Security Coin and Pawn Shop ownerDennis Johnson displays one of the many pieces he has in stock March 31 in downtown Willmar. Tribune photoby Gary Miller

WILLMAR -- The shelves at Security Coin and Pawn Shop are stacked with compact discs, DVDs and computer games. There's a guitar for sale at a bargain-basement price. Gold jewelry and diamond rings twinkle beguilingly behind a glass case.

Strapped for cash these days? You can bring your treasures here, turn them into quick money and recycle them for customers looking for a deal.

In 23 years in the pawn shop business, 21 of them in Willmar, co-owner Dennis Johnson has heard many hard-luck stories from his customers.

"We've seen so many hardships and sorrows," he said.

But it's always rewarding to be able to help someone, he said. "We're someone they can trust. We've been around a long time."

Tucked into a storefront on Litchfield Avenue downtown, the pawn shop is probably one of Willmar's better-kept secrets.

Although the practice of pawning has been around for centuries (there's even a reference to it in the Old Testament), the business is often misunderstood.
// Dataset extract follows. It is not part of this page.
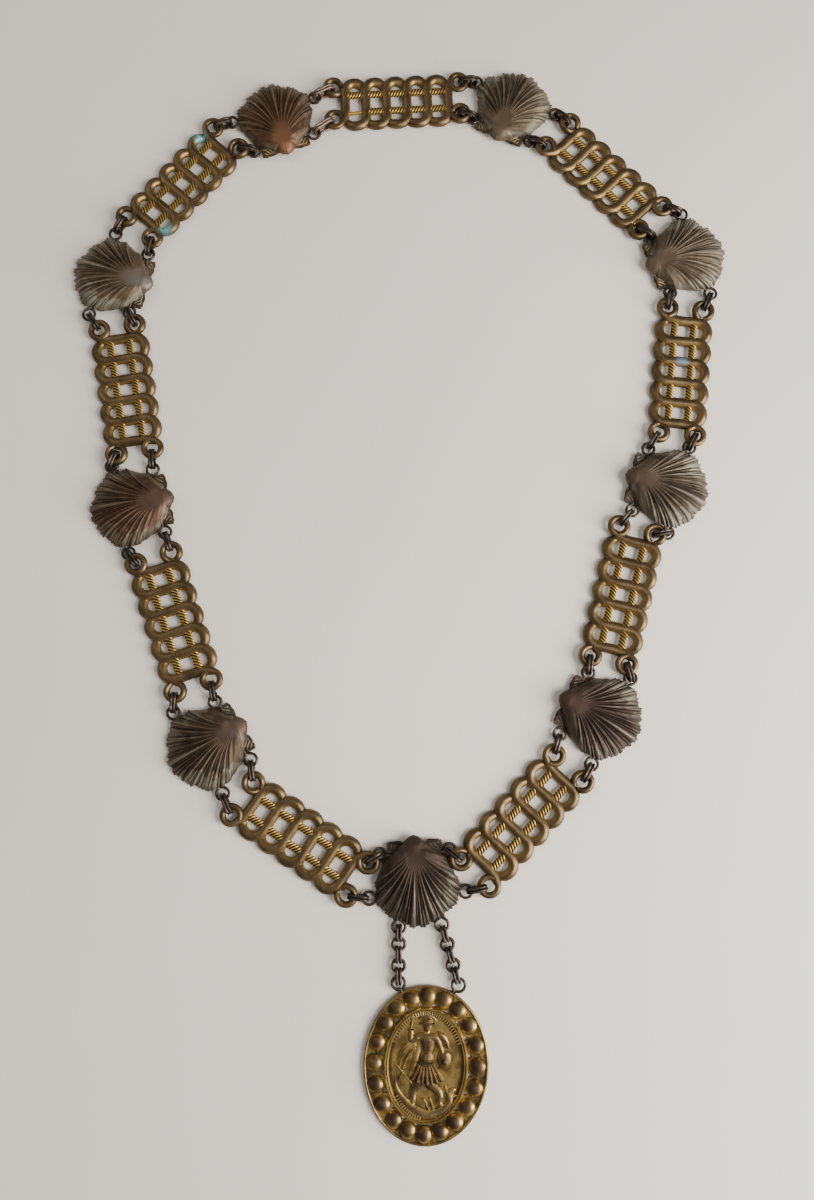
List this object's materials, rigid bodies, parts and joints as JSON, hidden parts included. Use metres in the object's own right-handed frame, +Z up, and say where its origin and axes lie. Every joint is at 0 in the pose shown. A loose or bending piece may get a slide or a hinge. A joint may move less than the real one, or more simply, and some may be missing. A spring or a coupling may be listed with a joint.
{
  "type": "medallion collar",
  "caption": "Ceremonial collar of alternating scallop shells and pierced knotwork plates joined by paired links, with an oval medallion on short chains",
  "frame": {"origin": "Centre of the bounding box, at the surface that the collar lies on", "axes": "+Z up; -Y points from the loop towards the hanging medallion, +Y to the back of the neck; +X to the right as pictured"},
  "size_m": [0.2856, 0.4552, 0.0076],
  "materials": {
    "shell_bronze": "dark patinated bronze, worn on the high parts",
    "plate_brass": "brown patinated brass with rubbed golden ridges",
    "link_wire": "blackened drawn wire",
    "copper_wire": "dull copper wire",
    "medallion_brass": "old gold brass, dark in its recesses"
  },
  "bodies": {
    "root": {"shell_0": "shell_bronze", "shell_1": "shell_bronze", "shell_2": "shell_bronze", "shell_3": "shell_bronze", "shell_4": "shell_bronze", "shell_5": "shell_bronze", "shell_6": "shell_bronze", "shell_7": "shell_bronze", "shell_8": "shell_bronze", "knot_plate_0": "plate_brass", "knot_plate_1": "plate_brass", "knot_plate_2": "plate_brass", "knot_plate_3": "plate_brass", "knot_plate_4": "plate_brass", "knot_plate_5": "plate_brass", "knot_plate_6": "plate_brass", "knot_plate_7": "plate_brass", "knot_plate_8": "plate_brass", "link_0": "link_wire", "link_1": "link_wire", "link_2": "link_wire", "link_3": "link_wire", "link_4": "link_wire", "link_5": "link_wire", "link_6": "link_wire", "link_7": "link_wire", "link_8": "link_wire", "link_9": "link_wire", "link_10": "link_wire", "link_11": "link_wire", "link_12": "link_wire", "link_13": "link_wire", "link_14": "link_wire", "link_15": "link_wire", "link_16": "copper_wire", "link_17": "copper_wire", "link_18": "link_wire", "link_19": "link_wire", "link_20": "link_wire", "link_21": "link_wire", "link_22": "link_wire", "link_23": "link_wire", "link_24": "link_wire", "link_25": "link_wire", "link_26": "link_wire", "link_27": "link_wire", "link_28": "link_wire", "link_29": "link_wire", "link_30": "link_wire", "link_31": "link_wire", "link_32": "link_wire", "link_33": "link_wire", "link_34": "link_wire", "link_35": "link_wire", "chain_left": "link_wire", "chain_right": "link_wire", "medallion": "medallion_brass"}
  },
  "joints": []
}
"A lot of people think we just buy stuff. That's not the main thing we do," said Johnson's wife, Inez, who helps staff the store along with assistant Liz Christenson.

Johnson explains it this way: If you need money or simply want to unload some of your belongings, you can bring them to the pawn shop, obtain a short-term loan for what they're worth, and have the option of redeeming them within 90 days. If they're not reclaimed, the pawnbroker is free to sell them.

For many of the people who come through Security's doors, it's a source of ready cash to help tide them through a financial emergency or pay a bill, Johnson said. Most loans aren't large, averaging between $50 and $100.

"They need a little extra cash. They look around and find things they're able to sell," Johnson said.

Gold jewelry, old coins and even dental gold are always worth a lot. Indeed, gold and coins are what Johnson, who used to collect and sell coins as a hobby, specializes in.

"We like jewelry the best," he said. "We like gold. We like silver coins."

With gold hovering around $900 an ounce, anything gold is fetching a substantial price in the current market, he said. "That has been a big, big boost for a lot of folks."

Gaming systems, musical instruments, collectibles, guns and tools also are frequently pawned.

For some specialty things, such as antiques or unusually large or valuable diamonds, Johnson often refers the seller to a local jeweler or antique dealer, where they're likely to get the best value.

A single pawnbroker "can't be an expert in everything," he said. "I would say just about every day we have several referrals."

There's no telling what customers might bring in. One time it was a $25,000 Russian sable jacket. Another time, two piccolos were pawned in a single week, Inez Johnson remembered. "And we haven't had any since," she said.

Rapper-style gold grills, which fit over the teeth and sometimes come studded with tiny diamonds, are among the more unusual things Christenson has handled. "You never know what's going to come in," she said.

Because no mark-up is needed, pawnbrokers typically sell their merchandise at prices considerably below retail. Six years ago the Johnsons added an annex to house all the extra curiosities -- everything from glassware to old hats, leather coats and stuffed animals -- that people have brought in for them to sell.

Despite what the movies portray, stolen goods seldom show up in pawn shops. The industry in fact is highly regulated, something the Johnsons point to as a contrast with traveling auctions or online sales.

Their transactions are all reported to an automated database that's shared with local law enforcement. If someone pawns a ring, for instance, the weight, color, size, description and seller's ID are all recorded. Both state and federal laws govern how they can do business and how much interest they can charge.

In hard economic times, the national demand for pawnbroker services has been growing.

At the Willmar pawn shop, business is increasing. "I think we've seen some newer faces," Christenson said.

Last year, when gas prices soared to $4 a gallon, many people sought out the pawn shop who'd never done so before, she said.

Johnson predicts that business will remain brisk as the economy continues to struggle.

"We have a lot of folks that need money... Cash flow has been the real thing that everyone needs," he said.